Там, где события разворачивались стремительно, Толстой пользовался строфическим делением текста, состоящего из коротких предложений, так, что все описание становилось похожим на кинематографический сценарий. В сцене приезда Анны в Москву одиннадцать самостоятельных эпизодов, в которых выявлен лишь порядок действия.

«Очевидно, что-то случилось необыкновенное. Народ от поезда бежал назад». Голоса в толпе: «Что?.. Что?.. Где?.. Бросился!.. Задавило!.. — слышалось между проходившими». Облонский и Анна Каренина поспешно возвращаются к вагону. «Степан Аркадьич с сестрой под руку, тоже с испуганными лицами, вернулись и остановились, избегая народ, у входа в вагон…» Весь этот отрывок завершается безмолвным взглядом Вронского: «Вронский взглянул на нее и тотчас же вышел из вагона».

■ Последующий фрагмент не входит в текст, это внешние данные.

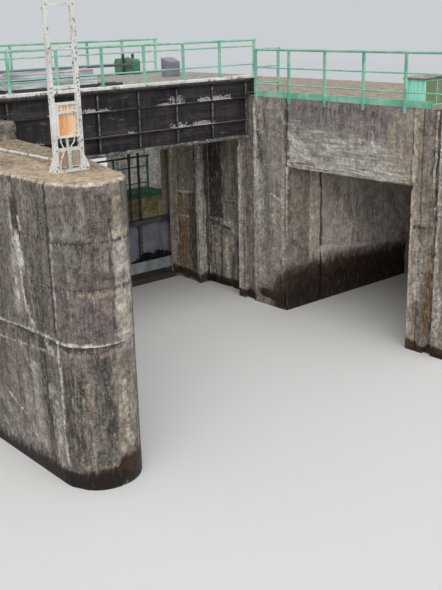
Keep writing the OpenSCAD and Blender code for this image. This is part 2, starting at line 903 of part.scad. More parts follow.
pier_nose();
pier_recess_back();
pier_pilaster();
pier_slot_back();
pier_tail();
pier_bearing_block();
bearing_plinths();
wall_column();
outlet_lintel();
outlet_side_wall();
downstream_wall();
rear_wall();
upstream_end_wall();
abutment_deck();
bay_recess_back();
bay_pilaster();
bay_slot_back();
bay_wall_upstream();
gate_sill();
slot_guides();
bridge_deck();
cover_plates();
downstream_girder();
upstream_girder();
cross_beams();
bridge_steps();
downstream_railing();
upstream_railing();
wall_railing();
return_railing();
cabinet();
cabinet_roof();
stored_stop_logs();
control_box();
mast_frame();
mast_panel_box();
conduit();
breast_beam();
walkway_beam();
walkway_railing();
hoist_near_pier();
hoist_near_wall();
hoist_shaft();
gate_skin();
gate_ribs();
gate_frame();
stem_near_pier();
stem_near_wall();
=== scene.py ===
import math
import random
import bmesh
import bpy
import numpy as np
from mathutils import Matrix, Vector, geometry, noise


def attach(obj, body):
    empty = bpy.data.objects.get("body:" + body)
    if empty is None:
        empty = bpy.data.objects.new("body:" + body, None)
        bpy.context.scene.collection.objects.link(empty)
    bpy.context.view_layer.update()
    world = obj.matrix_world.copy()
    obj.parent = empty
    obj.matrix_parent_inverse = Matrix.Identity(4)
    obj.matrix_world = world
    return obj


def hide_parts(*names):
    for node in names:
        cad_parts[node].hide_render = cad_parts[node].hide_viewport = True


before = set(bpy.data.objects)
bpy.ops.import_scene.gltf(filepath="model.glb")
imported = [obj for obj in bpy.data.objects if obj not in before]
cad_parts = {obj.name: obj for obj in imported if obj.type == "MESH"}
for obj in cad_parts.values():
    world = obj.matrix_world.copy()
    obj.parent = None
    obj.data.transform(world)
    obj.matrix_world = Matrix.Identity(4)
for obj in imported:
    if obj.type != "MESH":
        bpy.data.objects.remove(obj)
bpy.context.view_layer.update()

scene = bpy.context.scene
scene.view_settings.view_transform = "Standard"

# CAMERA, FLOOR AND LIGHT
# The camera stands over the tail water on the pier's side, a little higher than
# the bridge, and looks down across the nose to the bay and the side outlet. A
# pale floor lies where the river was. The light is an overcast sky.
yaw, pitch, roll = math.radians(40.65), math.radians(17.53), math.radians(-1.343)
ahead = Vector((math.sin(yaw) * math.cos(pitch), math.cos(yaw) * math.cos(pitch), -math.sin(pitch)))
level = Vector((math.cos(yaw), -math.sin(yaw), 0))
upright = level.cross(ahead)
right = math.cos(roll) * level + math.sin(roll) * upright
up = math.cos(roll) * upright - math.sin(roll) * level
camera = bpy.data.objects.new("camera", bpy.data.cameras.new("camera"))
camera.data.sensor_width = 36
camera.data.lens = 54.06
camera.data.clip_end = 500
aim = Matrix((right, up, -ahead)).transposed().to_4x4()
camera.matrix_world = Matrix.Translation((-13.01, -16.2, 7.0)) @ aim
scene.collection.objects.link(camera)
scene.camera = camera


def add_node(tree, kind, inputs=(), **settings):
    """Adds a node, its inputs given by name or number as values or sockets. A plain kind is a shader node."""
    made = tree.nodes.new(kind if "Node" in kind else "ShaderNode" + kind)
    for key, value in settings.items():
        setattr(made, key, value)
    for key, value in dict(inputs).items():
        if isinstance(value, bpy.types.NodeSocket):
            tree.links.new(value, made.inputs[key])
        else:
            made.inputs[key].default_value = value
    return made


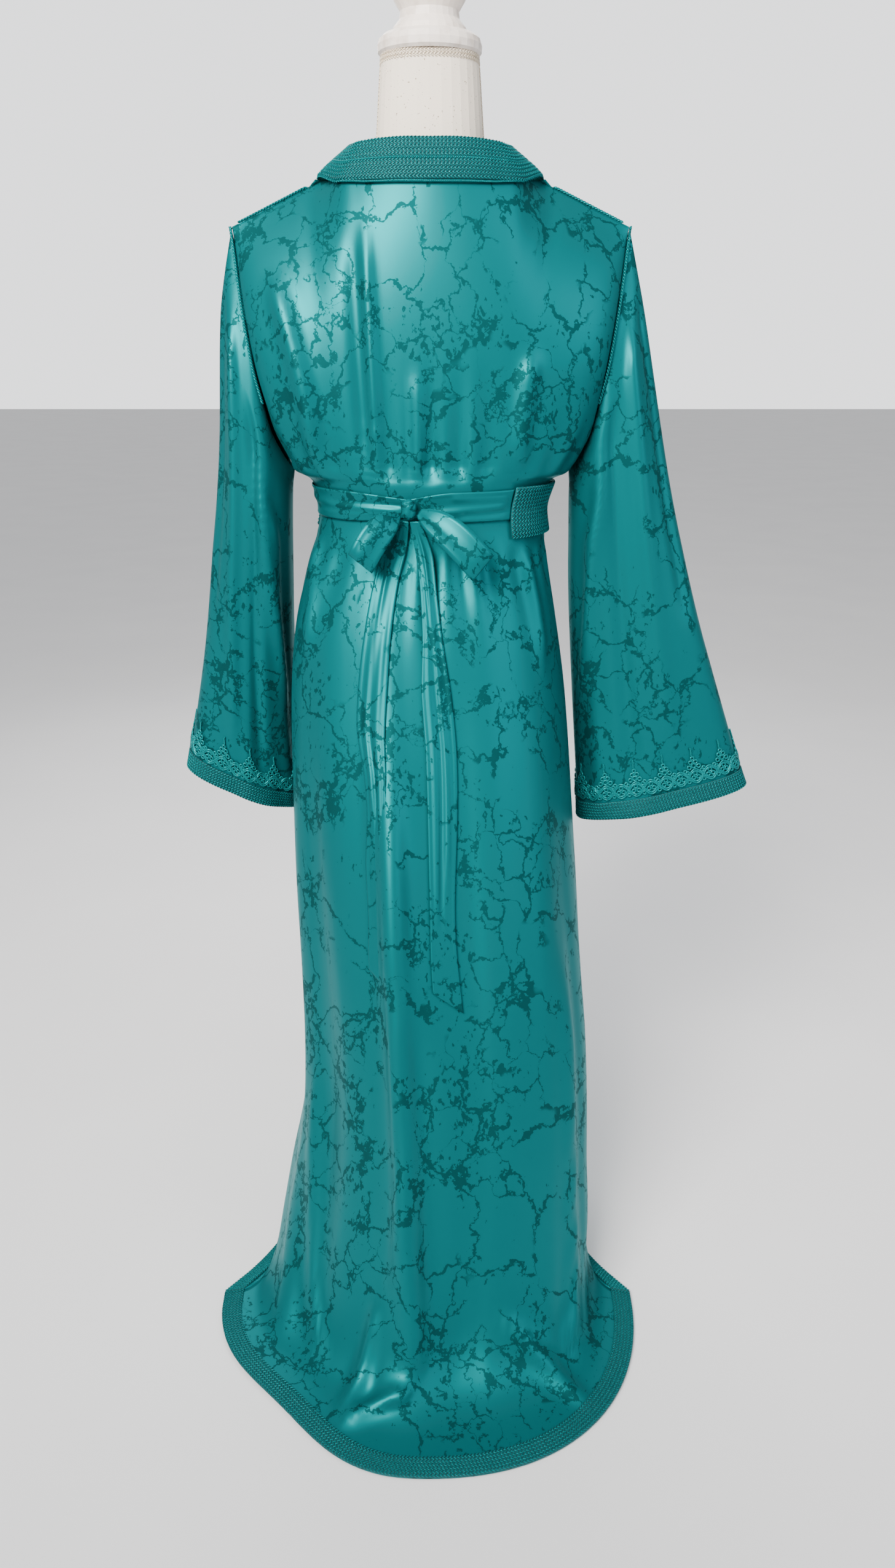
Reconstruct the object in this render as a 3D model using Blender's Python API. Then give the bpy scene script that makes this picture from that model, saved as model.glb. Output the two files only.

Ритм всей этой сцены приведен в совершенное соответствие с самим смыслом множества событий, совершающихся в тесном пространстве времени, на вокзале, в толпе народа. Это чувство подавленности, тесноты и спешки вообще характерно для Анны Карениной. Иное дело Левин. В его мире просторнее, и само время движется иначе, что не может не отразиться на стиле левинских эпизодов, где чаще, чем где-либо еще, возникает характерный толстовский период — слитная развернутая речь, проникнутая единым мироощущением.